A volte non basta scegliere. E questo, leggendo i dialoghi, sembra che l’ autrice lo sappia. Complimenti.
Grazie Rosanna, il tuo bellissimo commento, così preciso e lusinghiero, mi ha emozionata. Sei riuscita a cogliere l’essenza di un dialogo sofferto, basato su equilibrismi emotivi e bugie.
Grazie Antoniella, in particolare per il riferimento all’eleganza, è un aspetto a cui non avevo pensato e mi fa molto piacere.
Racconto con un coefficiente di difficoltà altissimo, la scelta di abolire qualsiasi forma di narrazione lo rende davvero unico. Sono stata letteralmente catturata dal ritmo concitato del dialogo. Come ha già detto qualcuno, potrebbe davvero essere un ottimo incipit per un libro! Complimenti.
Un racconto molto intenso. Hai scelto di far emergere i motivi di incomprensione fra un padre e una figlia in modo diretto, dal dialogo scaturito in un momento di vita quotidiana e banale come una cena a base di vellutata di zucchine. Se non che, alcune cose banali sono legate a ricordi fondamentali della vita e riportano a galla tutte le cose non dette.Emerge una sconfortante superficialità della figura paterna incapace di affrontare seriamente una situazione difficile come la malattia mentale della moglie e madre della ragazza, ma sarà davvero così o invece si trattava di una depressione legata alla incapacità di accettare un matrimonio ormai finito?
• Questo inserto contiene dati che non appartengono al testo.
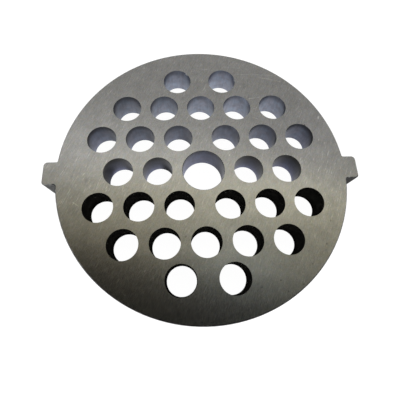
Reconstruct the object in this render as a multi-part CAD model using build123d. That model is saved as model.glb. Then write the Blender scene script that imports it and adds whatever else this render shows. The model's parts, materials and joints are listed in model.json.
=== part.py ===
"""Perforated plate of a domestic meat grinder, with two locating lugs.

One flat steel disc. The rotating knife wipes its upper face and the meat leaves
through the holes. The feed screw's stud turns in the central bore, and the two
lugs sit in slots in the mouth of the grinder's body and stop the plate turning.

Millimetres. The origin is on the bore's axis, at the lower face. +Z points up
out of the face that the knife wipes, and +X passes through a lug.
"""

import os

from build123d import *

# disc
disc_diameter = 54.0
plate_thickness = 5.4
edge_break = 0.2              # small chamfer round the outline, on both faces

# bore for the feed screw's stud
bore_diameter = 7.8
bore_edge_break = 0.1         # finer chamfer round the bore, on both faces

# lugs, as thick as the plate
lug_width = 4.5
lug_projection = 2.4          # beyond the disc's rim
lug_corner_radius = 0.7
lug_root_radius = 0.35        # fillet where a lug leaves the rim

# meat holes, in straight rows along X
hole_diameter = 5.5
hole_pitch = 7.25             # from hole to hole along a row
middle_gap = 9.15             # between the two middle holes of a row with no hole on the Y axis
bore_land = 1.85              # metal between the bore and the holes beside it
inner_row_pitch = 6.72        # from row to row
outer_row_pitch = 6.28        # to the last row, which is closer so that the rim keeps its width

# derived sizes
disc_radius = disc_diameter / 2
lug_tip_x = disc_radius + lug_projection
beside_bore_x = bore_diameter / 2 + bore_land + hole_diameter / 2

# height of each row above the middle one: X of its first hole right of the Y axis,
# how many follow it on that side, and whether there is a hole on the Y axis
rows = [
    (0.0, beside_bore_x, 2, False),
    (inner_row_pitch, middle_gap / 2, 3, False),
    (2 * inner_row_pitch, hole_pitch, 2, True),
    (2 * inner_row_pitch + outer_row_pitch, middle_gap / 2, 1, False),
]


def hole_centres():
    """Centres of all the meat holes, mirrored about both axes."""
    centres = []
    for row_y, first_x, holes_per_side, has_centre_hole in rows:
        for y in sorted({row_y, -row_y}):
            if has_centre_hole:
                centres.append((0.0, y))
            for i in range(holes_per_side):
                x = first_x + i * hole_pitch
                centres.append((x, y))
                centres.append((-x, y))
    return centres


def outline():
    """Disc with its two lugs, corners and roots rounded."""
    bar_length = 2 * lug_tip_x
    bar = Rectangle(bar_length, lug_width)
    bar = fillet(bar.vertices(), lug_corner_radius)
    face = Circle(disc_radius) + bar
    lug_roots = face.vertices().filter_by(lambda v: abs(Vector(v).length - disc_radius) < 0.01)
    return fillet(lug_roots, lug_root_radius)


def grinder_plate():
    """The whole plate. The meat holes keep the sharp edges that cut against the knife."""
    blank = extrude(outline(), plate_thickness)
    blank = chamfer(blank.faces().filter_by(Axis.Z).edges(), edge_break)

    blank -= extrude(Circle(bore_diameter / 2), plate_thickness)
    bore_rims = blank.edges().filter_by(GeomType.CIRCLE).filter_by(
        lambda rim: abs(rim.radius - bore_diameter / 2) < 0.01
    )
    blank = chamfer(bore_rims, bore_edge_break)

    meat_holes = Sketch() + Locations(*hole_centres()) * Circle(hole_diameter / 2)
    return blank - extrude(meat_holes, plate_thickness)


plate = grinder_plate()
plate.label = "grinder_plate"

os.makedirs("parts", exist_ok=True)
export_step(plate, "parts/grinder_plate.step")
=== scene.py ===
"""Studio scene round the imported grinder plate: camera, sweep, soft light and the steel's finishes.

Metres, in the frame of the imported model: the bore's axis is Z, the lower face is at Z = 0 and
the lugs lie along X. Sizes that are easier to read in millimetres are written as n * MM, and
the marks, the wall rows and the arguments of Graph.over are in millimetres throughout.
"""

import json
import math

import bpy
from mathutils import Euler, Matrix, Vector


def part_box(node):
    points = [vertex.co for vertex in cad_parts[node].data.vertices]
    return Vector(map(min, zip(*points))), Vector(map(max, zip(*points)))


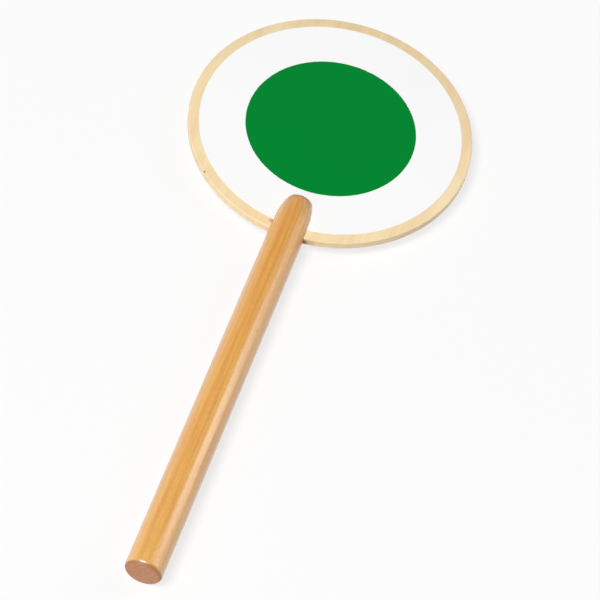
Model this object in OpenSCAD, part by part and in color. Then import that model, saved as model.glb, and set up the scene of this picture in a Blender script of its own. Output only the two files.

E’ davvero un bel racconto che vedrei bene in una rappresentazione teatrale.
Grazie Francesca, mi fa piacere il tuo commento, affidare tutto ai dialoghi è stata una scelta precisa, per capire se il dialogo da solo potesse esprimere il senso del racconto.
Grazie per il bellissimo commento Anna Rosa, l’idea della rappresentazione teatrale è molto interessante.
Un dialogo potente che gronda emozioni, sono stato trascinato dal ritmo fino alla fine. Complimenti.
P.S.: comunque, secondo Artusi, la vellutata di zucca non richiede né aglio né cipolla.
Grazie Roberto, mi fa piacere che ti sia piaciuto. In merito alla cipolla, La cucina italiana la riporta insieme al porro. Nella mia ricetta funziona?